Chi o cosa è stato determinante per diventare il giocatore Leonel Marshall?
“Uno che mi ha certamente cambiato la vita di giocatore è stato Julio Velasco. Quando sono arrivato a Piacenza mi ha subito cambiato di ruolo. Ricordo che mandava Bovo a fine allenamento a battere su di me e si divertiva parecchio quando andavo a ricevere. Velasco guardava lui, poi guardava me e diceva Leo, con te schiacciatore arriveremo lontano. È stato in grado di cambiarmi e di rendermi all’altezza di gestire quelle situazioni. Gli anni di Piacenza con quella squadra, quei compagni e un allenatore come lui sono stati incredibili“.
Piacenza oggi è casa?
“Decisamente. Io vivo qui e ritorno qui ogni fine campionato. È la parentesi più lunga della mia carriera e mi hanno sempre trattato molto bene. A me non piace cambiare e quando ho deciso di fare delle esperienze anche all’estero ho sempre provato a restare per più stagioni“.
Lei ha vinto tanto anche in Turchia e poi è arrivato addirittura in Portogallo. Mi dica se in un campionato così si è almeno divertito.
“Sì, c’erano 3-4 squadre al livello dello Sporting. Poi c’era il mare, noi ci allenavamo vicino a Porto. È stato un periodo molto bello della mia vita.
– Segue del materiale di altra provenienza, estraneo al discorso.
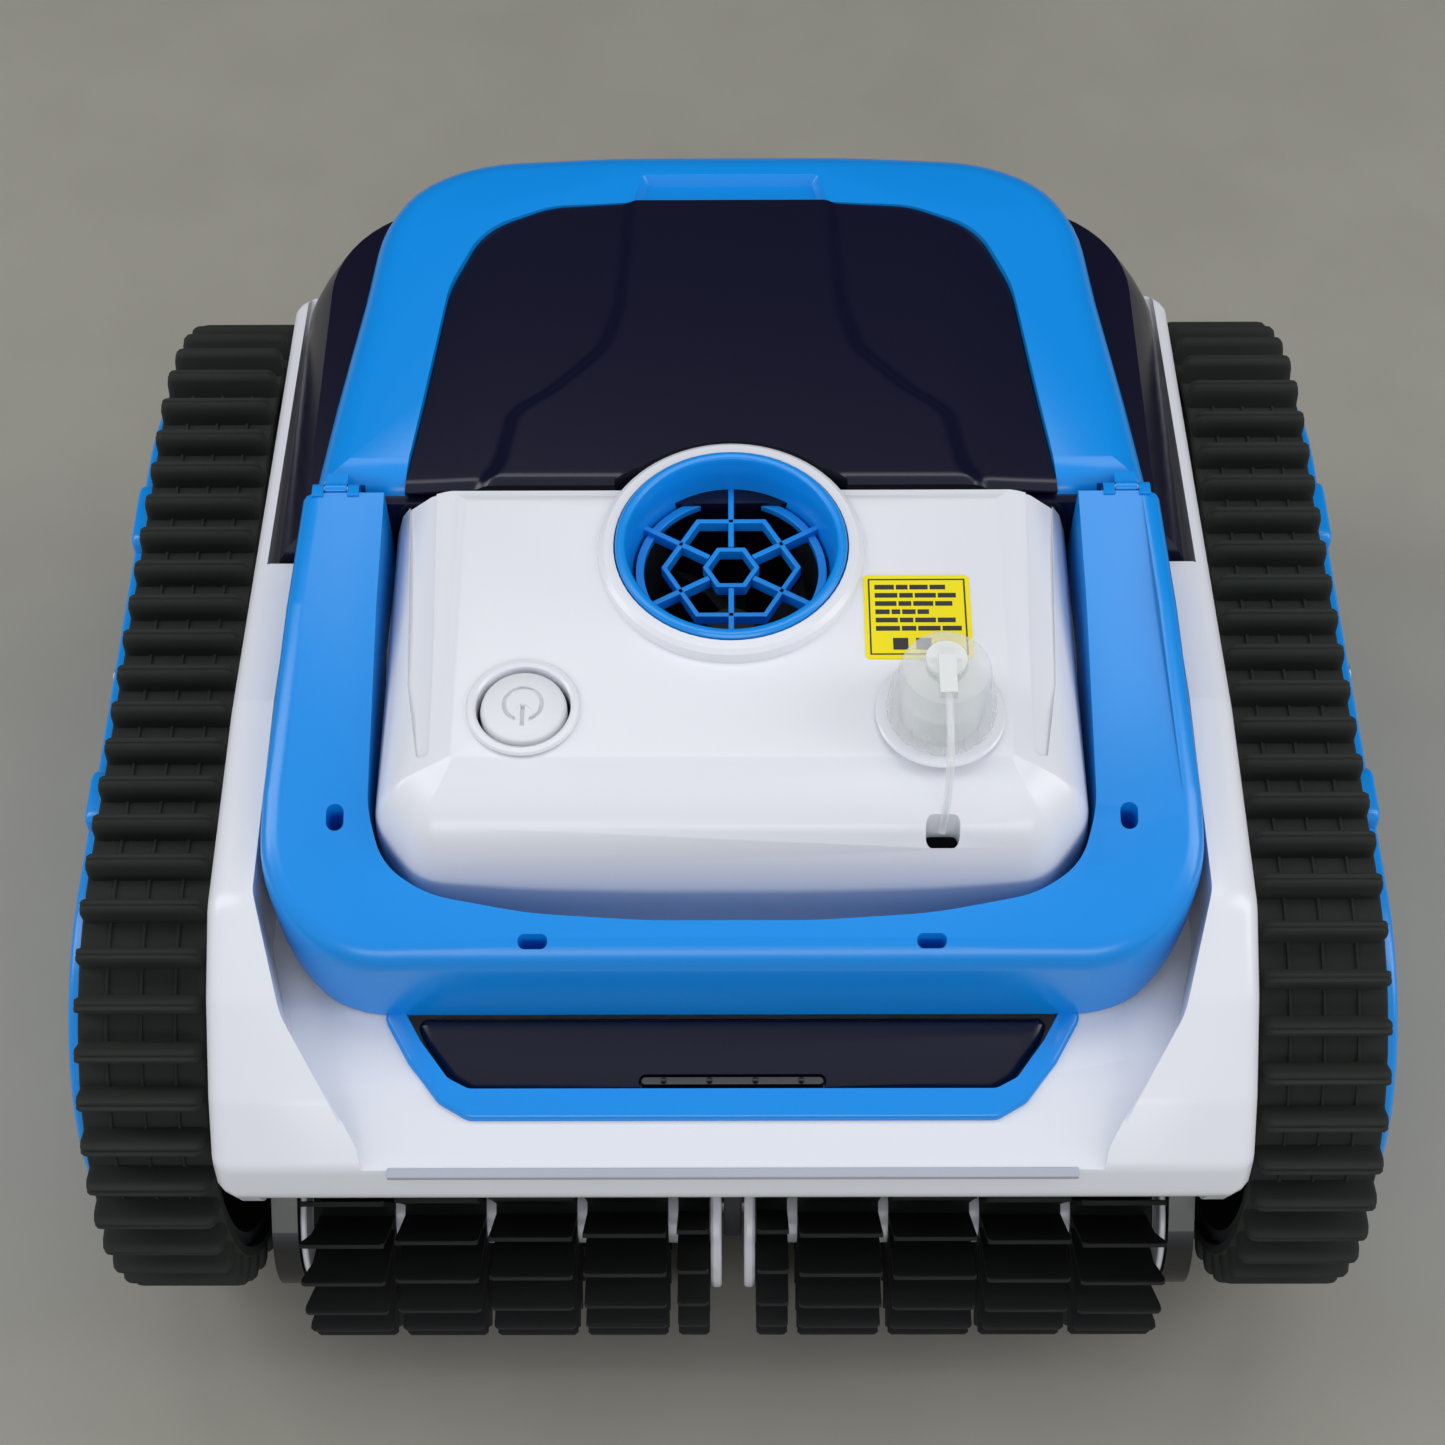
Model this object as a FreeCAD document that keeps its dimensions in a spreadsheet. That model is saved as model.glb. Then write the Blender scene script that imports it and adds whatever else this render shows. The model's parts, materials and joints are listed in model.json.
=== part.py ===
"""Cordless tracked pool cleaner, modelled as separate pieces in one parametric FreeCAD document.

Row frame in millimetres: +X is the cleaner's side, -Y its brush end (front), +Z up. The origin is
on the pool floor, below the middle of the cleaner. Every piece that exists on both sides is made
once for side = 1 (+X) and once for side = -1.
"""
import FreeCAD
import Part

import math
import os
import re

import Sketcher

Vector = FreeCAD.Vector
Rotation = FreeCAD.Rotation

SIDES = {"right": 1, "left": -1}
ALONG = {
    "X": Rotation(Vector(0, 1, 0), 90),
    "Y": Rotation(Vector(1, 0, 0), -90),
    "Z": Rotation(),
}

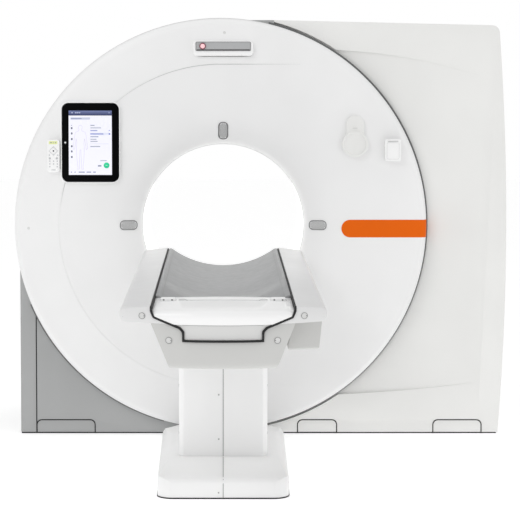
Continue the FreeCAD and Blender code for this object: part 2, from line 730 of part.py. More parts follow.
proud = size("display_proud")
display = prism(
    rounded(-size("display_half"), size("display_half"), size("display_low"), size("display_high"), 14),
    -proud,
    size("disc_depth") / 2,
)
front_edges = [edge for edge in display.Edges if edge.BoundBox.YMax < -proud + 0.01]
piece("display_housing", seated(display.makeFillet(4, front_edges)))
window_path = rounded(-size("window_half"), size("window_half"), size("window_low"), size("window_high"), 8)
window_front = -proud - size("glass_thick")
piece("display_window", prism(window_path, window_front, -proud))

lamp = doc.addObject("Part::Cylinder", "indicator_lamp")
lamp.Label = "indicator_lamp"
lamp.setExpression("Radius", bound("lamp_radius"))
lamp.setExpression("Height", bound("glass_thick * 2"))
lamp.Placement = Placement(Vector(0, 0, 0), Rotation(Vector(1, 0, 0), 90))
lamp.setExpression(".Placement.Base.x", bound("-lamp_left"))
lamp.setExpression(".Placement.Base.y", bound("-display_proud - glass_thick"))
lamp.setExpression(".Placement.Base.z", bound("lamp_height"))
keep(lamp)

half_width = size("laser_width") / 2
half_length = size("laser_length") / 2 - half_width
window_thick = size("glass_thick") / 2
glass_ring = funnel_ring(0, window_thick).translated(Vector(0, -window_thick, 0))
glass_ring = glass_ring.cut(funnel_ring(0, size("cover_wall")).translated(Vector(0, -SEAT, 0)))
windows = []
for angle in (0, 90, 180):
    capsule = prism(
        rounded(
            size("laser_radius") - size("laser_length") / 2,
            size("laser_radius") + size("laser_length") / 2,
            -half_width,
            half_width,
            half_width * 0.98,
        ),
        -size("laser_width"),
        size("funnel_depth"),
    )
    capsule.rotate(Vector(0, 0, 0), Vector(0, -1, 0), angle)
    windows.append(capsule.translated(Vector(0, 0, AXIS)).common(glass_ring))
piece("laser_windows", Part.Compound(windows))

# tablet computer in its dock
dock_front = -size("dock_thick")
lip = size("dock_lip")
dock_path = rounded(-size("dock_left"), -size("dock_right"), size("dock_low"), size("dock_high"),
                    size("tablet_round") + size("dock_lip"))
tablet_left, tablet_right = -size("dock_left") + lip, -size("dock_right") - lip
tablet_low, tablet_high = size("dock_low") + lip, size("dock_high") - lip
tablet_path = rounded(tablet_left, tablet_right, tablet_low, tablet_high, size("tablet_round"))
tablet_back = dock_front + size("tablet_thick") * 0.6
tablet_front = tablet_back - size("tablet_thick")
dock = seated(prism(dock_path, dock_front, size("disc_depth") / 2))
piece("tablet_dock", dock.cut(prism(tablet_path, dock_front - 1, tablet_back)))
tablet = prism(tablet_path, tablet_front, tablet_back)
button_x = tablet_left + size("bezel_side") * 0.45
button_z = (tablet_low + tablet_high) / 2
piece("tablet_body", tablet.cut(button_well(size("button_radius"), button_x, button_z, tablet_front)))
screen_path = rounded(
    tablet_left + size("bezel_side"),
    tablet_right - size("bezel_side"),
    tablet_low + size("bezel_end"),
    tablet_high - size("bezel_end"),
    2,
)
piece("tablet_screen", prism(screen_path, tablet_front - size("glass_thick") / 2, tablet_front))


push_button("tablet_home_button", tablet_front, circle(button_x, button_z, size("button_radius")))

# remote control beside it
remote_front = -size("remote_thick")
remote_left, remote_right = -size("remote_left"), -size("remote_right")
remote_x = (remote_left + remote_right) / 2
remote_path = rounded(
    remote_left,
    remote_right,
    size("remote_low"),
    size("remote_high"),
    (remote_right - remote_left) * 0.23,
)
remote = seated(prism(remote_path, remote_front, size("disc_depth") / 2))
pad_outline = diamond(remote_x, size("pad_height"), size("pad_half"))
pad_well = diamond(remote_x, size("pad_height"), size("pad_half") + size("button_gap") * 1.5)
remote = remote.cut(prism(pad_well, remote_front - 1, remote_front + WELL))
key_z = size("key_height")
for label, side in (("remote_key_left", -1), ("remote_key_right", 1)):
    key_x = remote_x + side * size("key_spread")
    remote = remote.cut(button_well(size("key_radius"), key_x, key_z, remote_front))
    push_button(label, remote_front, circle(key_x, key_z, size("key_radius")))
piece("remote_body", remote)
push_button("remote_pad", remote_front, pad_outline)

# holders and the coloured band
holder_x, holder_z = size("holder_right"), size("holder_height")
tab = size("holder_tab_half")
tab_path = rounded(holder_x - tab, holder_x + tab, holder_z, size("holder_tab_top"), tab * 0.98)
reach = size("disc_depth") / 2
holder = prism(tab_path, -size("holder_proud") * 0.6, reach).fuse(
    rod(size("holder_radius"), holder_x, holder_z, -size("holder_proud"), reach)
)
holder_front = -size("holder_proud")
dish = rod(size("holder_radius") * 0.82, holder_x, holder_z,
           holder_front - 1, holder_front + size("holder_dish"))
piece("round_holder", seated(holder.cut(dish)))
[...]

Forse lì ho capito che sono un uomo più simile alle mie radici cubane, quindi sto meglio nei posti in cui trovo il calore e la vita che respiro quando torno nel mio paese“.
Devo chiederle se esiste già un piano B nella vita di Leonel?
“Sì, mi piacerebbe lavorare nel mondo delle palestre e del fitness. È un’idea che sto sviluppando e che capirò dove e quando mettere in piedi. Dallo sport non sono pronto a staccarmi, nemmeno a fine carriera“.
C’è tempo, Marshall.
“Sì, adesso voglio ancora giocare e divertirmi qui a Ortona!“.